6. The only other contention put forward by Mr. Sen (which was reiterated by Mr. Shanti Bhushan on behalf of the appellant in Civil Appeal No. 39 of 1969) was that the assessments having been made tinder statutory provisions which were invalid because of lack of legislative competence on the part of the Bombay Legislature, Parliament could not pass a law retrospectively validating those assessments by converting their character from assessments under the State statutes to those made under its own statute operating retrospectively. This contention also was repelled by this Court in Jaora Sugar Mills' case (supra) with the following observations :
So, the crucial question is : if collections are made under statutory provisions which are invalid because they deal with a topic outside the legislative competence of the State legislatures, can Parliament, in exercise of its undoubted legislative competence, pass a law retrospectively validating the said collections by converting their character from collections made under the State statutes to that of collections made under its own statute operating retrospectively In our opinion, the answer to this question has to be in the affirmative, because to hold otherwise would be to cut down the width and amplitude of the legislative competence conferred on Parliament by Article 248 read with Entry 97 in List I of the Seventh Schedule. Whether or not retrospective operation of such a law is reasonable, may fall to be considered in certain cases; but that consideration has not been raised before us and in the circumstances of this case, it cannot validity be raised either. We must, therefore, hold that the High Court was right in rejecting the appellant's case that the Act was invalid, and hence no demands could be made under its provisions either for a cess or for commission.
With the greatest respect, we find no reason at all to differ.

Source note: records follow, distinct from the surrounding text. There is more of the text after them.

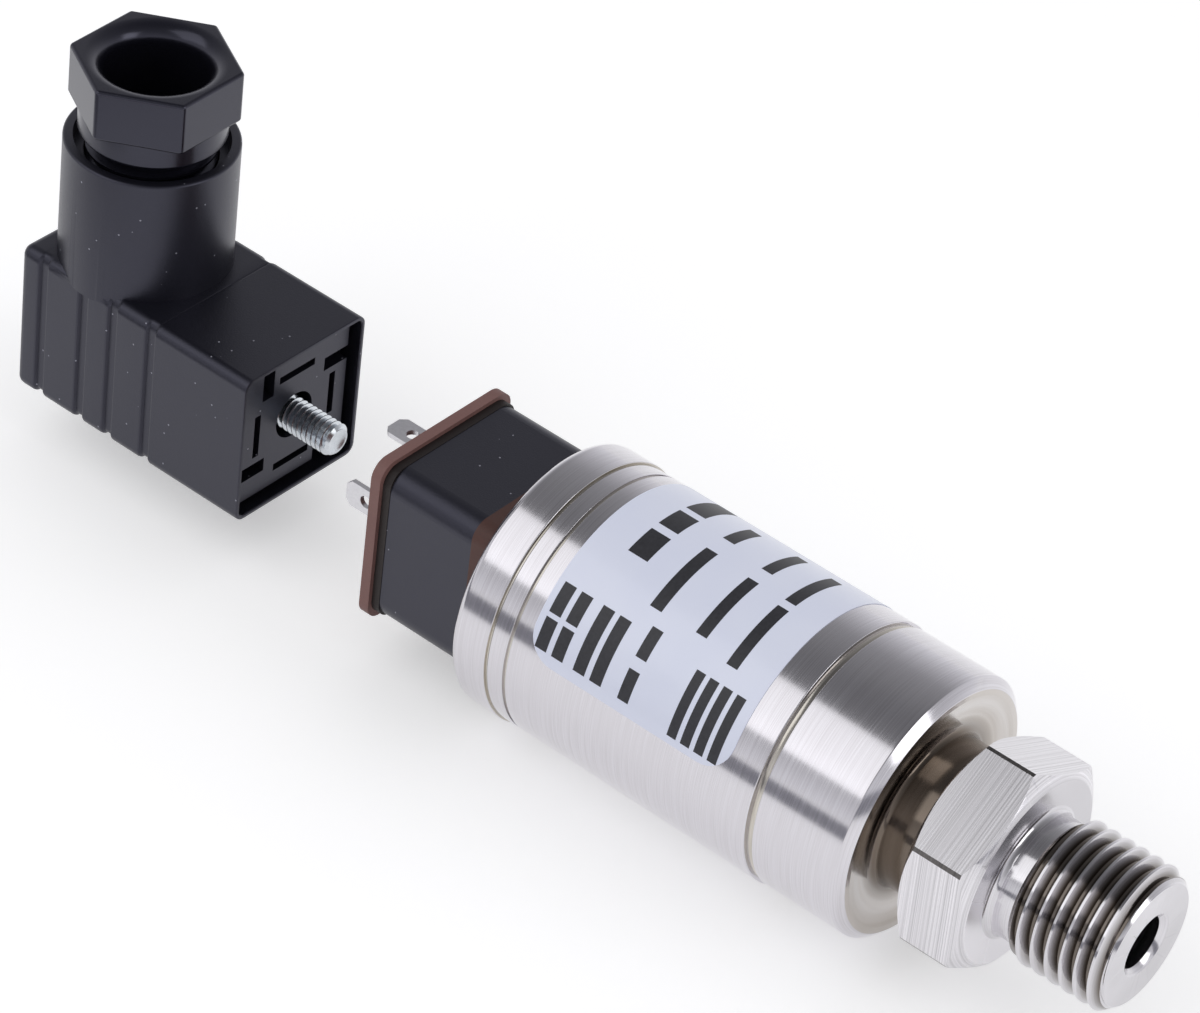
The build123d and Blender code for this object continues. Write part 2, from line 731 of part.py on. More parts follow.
with BuildPart() as contact_insert:
    with BuildSketch(Plane.YZ.offset(insert_back_x)):
        Rectangle(insert_w, insert_w)
        Circle(insert_hole_d / 2, mode=Mode.SUBTRACT)
    extrude(amount=insert_len)
    # Four slots, the channels behind them and the pockets of the terminals
    with BuildSketch(Plane.YZ.offset(insert_back_x)):
        with PolarLocations(contact_radius, 4):
            Rectangle(slot_w, slot_len)
    extrude(amount=insert_len, mode=Mode.SUBTRACT)
    with BuildSketch(Plane.YZ.offset(insert_back_x)):
        with PolarLocations(contact_radius, 4):
            Rectangle(channel_w, slot_len)
    extrude(amount=insert_len - slot_wall, mode=Mode.SUBTRACT)
    with BuildSketch(Plane.YZ.offset(insert_back_x)):
        with PolarLocations(contact_radius, 4):
            Rectangle(terminal_w, slot_len)
    extrude(amount=terminal_len, mode=Mode.SUBTRACT)
    # Open pockets in the face, one beside each slot
    with BuildSketch(Plane.YZ.offset(insert_front_x)):
        with PolarLocations(0, 4):
            with Locations(((insert_w - pocket_len) / 2, pocket_offset)):
                Rectangle(pocket_len, pocket_w)
    extrude(amount=-pocket_depth, mode=Mode.SUBTRACT)
contact_insert.part.label = "contact_insert"
export_step(contact_insert.part, "parts/contact_insert.step")


with BuildPart() as socket_contacts:
    # Two spring leaves on each side of a blade, joined to a terminal block
    leaf_front_x = insert_front_x - slot_wall - leaf_gap
    leaf_centre = blade_t / 2 + leaf_gap + leaf_t / 2
    with BuildSketch(Plane.YZ.offset(terminal_front_x)):
        with PolarLocations(contact_radius, 4):
            with Locations((leaf_centre, 0), (-leaf_centre, 0)):
                Rectangle(leaf_t, blade_w)
    extrude(amount=leaf_front_x - terminal_front_x)
    with BuildSketch(Plane.YZ.offset(insert_back_x + terminal_screw_gap)):
        with PolarLocations(contact_radius, 4):
            Rectangle(terminal_w, terminal_block_w)
            Circle(terminal_screw_d / 2, mode=Mode.SUBTRACT)
    extrude(amount=terminal_len - terminal_screw_gap)
socket_contacts.part.label = "socket_contacts"
export_step(socket_contacts.part, "parts/socket_contacts.step")


with BuildPart() as terminal_screws:
    with BuildSketch(Plane.YZ.offset(insert_back_x + terminal_screw_gap)):
        with PolarLocations(contact_radius, 4):
            Circle(terminal_screw_d / 2)
    extrude(amount=terminal_len - terminal_screw_gap)
    with BuildSketch(Plane.YZ.offset(insert_back_x + terminal_screw_gap)):
        with PolarLocations(contact_radius, 4):
            Circle(terminal_head_d / 2)
    extrude(amount=-terminal_head_t)
terminal_screws.part.label = "terminal_screws"
export_step(terminal_screws.part, "parts/terminal_screws.step")


with BuildPart() as cable_grommet:
    with BuildSketch(Plane.XY.offset(grommet_seat_z)):
        with Locations((gland_x, 0)):
            Circle(gland_bore_d / 2 - grommet_side_gap)
            Circle(grommet_bore_d / 2, mode=Mode.SUBTRACT)
    extrude(amount=grommet_len)
    rims = cable_grommet.edges().filter_by(GeomType.CIRCLE).group_by(SortBy.RADIUS)[-1]
    fillet(rims, radius=grommet_edge_radius)
cable_grommet.part.label = "cable_grommet"
export_step(cable_grommet.part, "parts/cable_grommet.step")


with BuildPart() as screw_seal:
    # Flat ring under the head of the fixing screw
    with BuildSketch(Plane.YZ.offset(plug_back_x + head_recess_depth - screw_seal_t)):
        Circle(screw_head_d / 2 + round_gap)
        Circle(screw_d / 2 + round_gap, mode=Mode.SUBTRACT)
    extrude(amount=screw_seal_t)
screw_seal.part.label = "screw_seal"
export_step(screw_seal.part, "parts/screw_seal.step")


with BuildPart() as fixing_screw:
    screw_tip_x = plug_front_x + screw_reach
    screw_head_x = plug_back_x + head_recess_depth - screw_seal_t - run_gap
    with BuildSketch(Plane.YZ.offset(screw_head_x)):
        Circle(screw_d / 2)
    extrude(amount=screw_tip_x - screw_head_x)
    chamfer(fixing_screw.edges().group_by(Axis.X)[-1], length=screw_tip_chamfer)
    with BuildSketch(Plane.YZ.offset(screw_head_x - screw_head_t)):
        Circle(screw_head_d / 2)
    extrude(amount=screw_head_t)
    with BuildSketch(Plane.YZ.offset(screw_head_x - screw_head_t)):
        Rectangle(2 * screw_head_d, screw_slot_w)
    extrude(amount=screw_slot_depth, mode=Mode.SUBTRACT)
fixing_screw.part.label = "fixing_screw"
export_step(fixing_screw.part, "parts/fixing_screw.step")


with BuildPart() as thrust_washer:
    with BuildSketch(Plane.XY.offset(washer_z)):
        with Locations((gland_x, 0)):
            Circle(gland_bore_d / 2 - round_gap)
            Circle(nut_bore_d / 2, mode=Mode.SUBTRACT)
    extrude(amount=washer_t)
thrust_washer.part.label = "thrust_washer"
export_step(thrust_washer.part, "parts/thrust_washer.step")


with BuildPart() as gland_nut:
    with BuildSketch(Plane.XY.offset(nut_foot_z)):
        with Locations((gland_x, 0)):
            Circle(nut_thread_d / 2)
    extrude(amount=nut_collar_z - nut_foot_z)
    with BuildSketch(Plane.XY.offset(nut_collar_z)):
        with Locations((gland_x, 0)):
            Circle(nut_collar_d / 2)
    extrude(amount=nut_collar_len)
    with BuildSketch(Plane.XY.offset(nut_hex_z)):
        with Locations((gland_x, 0)):
            RegularPolygon(nut_af / 2, 6, major_radius=False, rotation=nut_turn_deg)
    extrude(amount=nut_hex_len)
    chamfer(gland_nut.edges().group_by(Axis.Z)[-1], length=nut_edge_chamfer)
    # Bore with a rounded mouth
    with BuildSketch(Plane.XY.offset(nut_foot_z)):
        with Locations((gland_x, 0)):
            Circle(nut_bore_d / 2)
    extrude(amount=nut_top_z - nut_foot_z, mode=Mode.SUBTRACT)
    mouth = gland_nut.edges().filter_by(GeomType.CIRCLE).group_by(Axis.Z)[-1]
    fillet(mouth, radius=nut_flare)
gland_nut.part.label = "gland_nut"
export_step(gland_nut.part, "parts/gland_nut.step")
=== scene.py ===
"""Pressure transmitter with its cable plug pulled off: the looks, in metres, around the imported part."""
import math

import bmesh
import bpy
from mathutils import Matrix, Vector


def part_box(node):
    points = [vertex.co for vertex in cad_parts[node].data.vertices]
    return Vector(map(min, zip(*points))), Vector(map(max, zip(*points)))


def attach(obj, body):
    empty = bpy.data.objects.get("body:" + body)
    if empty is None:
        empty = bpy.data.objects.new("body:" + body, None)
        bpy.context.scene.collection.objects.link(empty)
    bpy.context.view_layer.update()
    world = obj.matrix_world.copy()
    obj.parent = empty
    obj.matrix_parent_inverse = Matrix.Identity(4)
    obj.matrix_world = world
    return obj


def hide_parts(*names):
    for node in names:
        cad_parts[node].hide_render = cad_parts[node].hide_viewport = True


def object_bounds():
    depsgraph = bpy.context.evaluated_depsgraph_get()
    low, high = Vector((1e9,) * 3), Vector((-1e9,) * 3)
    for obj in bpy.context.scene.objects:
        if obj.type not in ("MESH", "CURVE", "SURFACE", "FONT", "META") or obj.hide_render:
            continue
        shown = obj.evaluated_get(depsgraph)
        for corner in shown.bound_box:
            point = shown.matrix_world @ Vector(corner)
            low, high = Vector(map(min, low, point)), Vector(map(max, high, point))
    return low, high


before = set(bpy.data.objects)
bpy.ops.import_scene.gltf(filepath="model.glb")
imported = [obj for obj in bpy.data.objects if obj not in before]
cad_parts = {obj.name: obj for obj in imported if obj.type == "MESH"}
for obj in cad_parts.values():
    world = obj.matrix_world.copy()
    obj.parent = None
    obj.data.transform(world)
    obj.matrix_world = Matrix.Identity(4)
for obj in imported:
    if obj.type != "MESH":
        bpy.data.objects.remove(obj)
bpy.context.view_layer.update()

# Threaded end of the process connection.
# Turned from stainless bar with the hexagon and the head: an M14 x 1.5 thread with a
# relief behind it, a bored port and a chamfered tip. The cut metal is bright.
MM = 0.001
thread_crest = 7.0
thread_root = 6.08
thread_pitch = 1.5
thread_flank_deg = 30
thread_foot = 2.3
relief_radius = 6.0
relief_foot_radius = 6.6
port_radius = 3.1
port_edge = 0.1
bore_radius = 2.6
countersink_depth = 0.6
bore_end_depth = 1.4
stem_back = -1.0


def span(node):
    """Lowest and highest corner of a CAD node at rest, in millimetres."""
    low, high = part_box(node)
    return low / MM, high / MM


def softened(outline, steps=4):
    """Rounds each corner (x, r, radius) of a closed outline with a short arc."""
    points = []
    for i, (x, r, radius) in enumerate(outline):
        corner = Vector((x, r))
        if not radius:
            points.append(corner)
            continue
        to_last = (Vector(outline[i - 1][:2]) - corner).normalized()
        to_next = (Vector(outline[(i + 1) % len(outline)][:2]) - corner).normalized()
        half = to_last.angle(to_next) / 2
        centre = corner + (to_last + to_next).normalized() * radius / math.sin(half)
        start = corner + to_last * radius / math.tan(half) - centre
        end = corner + to_next * radius / math.tan(half) - centre
        for k in range(steps + 1):
            points.append(centre + start.lerp(end, k / steps).normalized() * radius)
    return points


def turned(bm, outline, sides=160):
    """Spins a closed outline of (x, r, corner radius) round the X axis."""
    verts = [bm.verts.new((p.x, p.y, 0)) for p in softened(outline)]
    edges = [bm.edges.new((verts[i - 1], verts[i])) for i in range(len(verts))]
    bmesh.ops.spin(
        bm, geom=verts + edges, cent=(0, 0, 0), axis=(1, 0, 0), angle=math.tau, steps=sides, use_merge=True
    )


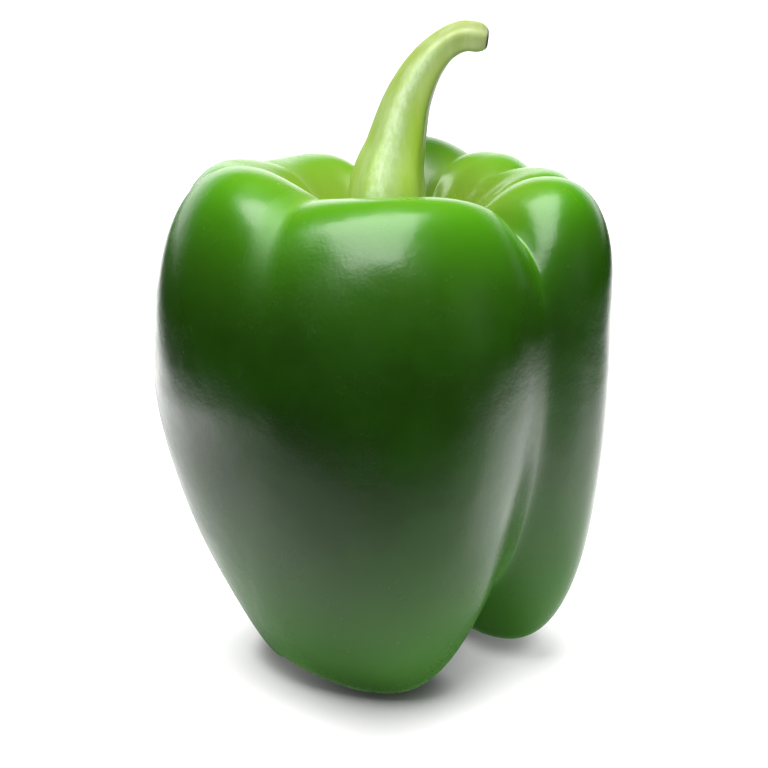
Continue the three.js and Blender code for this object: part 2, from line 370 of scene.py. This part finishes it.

7. Article 265 of the Constitution of India was pressed into service by Mr. Shanti Bhushan in support of the proposition that no tax could be levied or collected except by authority of law. The proposition is unexceptionable but we fail to see in what manner Parliament lacked the authority of law while enacting the Central Act and incorporating into it the provisions of the Bombay Act. As pointed out above, Entry 97 in List I of the Seventh Schedule to the Constitution of India provides full legislative competence to Parliament in relation to the Central Act inasmuch as it vests all residuary powers of legislation in Parliament. The contention based on alleged lack of authority of law in Parliament is therefore repelled.
8. The submissions made by Mr. Patel appearing for the appellants in Civil Appeals No. 1925 and 1926 of 1972 alone now remain to be considered. He put forward two points. The first one was that Section 4 of the Bombay Act was discriminatory, that the power conferred by it was unguided and uncanalised and that therefore it was hit by Article 14 of the Constitution of India. When asked as to whether the point had been raised before the High Court, Mr. Patel's answer was in the negative and it transpired that no foundation for the point had been laid even in the pleadings submitted to the High Court. It was therefore not allowed to be raised by us at this late stage.
Mr. Patel's second point was that in view of the proviso to Clause (4) of Section 2 of the Bombay Act, the managing agents of the factories in question would alone be liable and that the assessed cess could not be recovered from his clients who were owners of the concerned factories. The point is wholly without substance and that for two reasons. For one thing, no managing agent is involved in the two appeals in which Mr. Patel has put in appearance. Secondly, Clause (4) of Section 2 merely defines the term 'occupier' and has 'nothing to say about the person on whom the cess is to be imposed or from whom it is to be recovered. There are no doubt other provisions in the Bombay Act [Section 6, Sub-section (1) of Section 7 and Section 8] which indicate that the authorities assessing or recovering the tax are primarily to deal with the occupier but those provisions have obviously been enacted as a matter of convenience both for the said authorities and the assessees so that an absent owner may not be unduly harassed nor proceedings delayed by reason of his absence and not for limiting to the occupier alone the liability to pay the cess. In fact Sub-section (2) of Section 7 which is in the following terms would indicate that the liability of the owner of the concerned factory is not excluded :
7. (1) ....
(2) If the occupier fails to furnish in due time the return referred to in Section 6 or furnishes a return which in the opinion of the prescribed authority is incorrect or defective, the prescribed authority shall assess the amount payable by him in such manner as may be prescribed and the provisions of Sub-section (1) shall apply as if such assessment has been made on the basis of a return furnished by the owner....
Both the submissions made by Mr. Patel are therefore repelled.
9. In the result all the five appeals fail and are dismissed with costs, one set.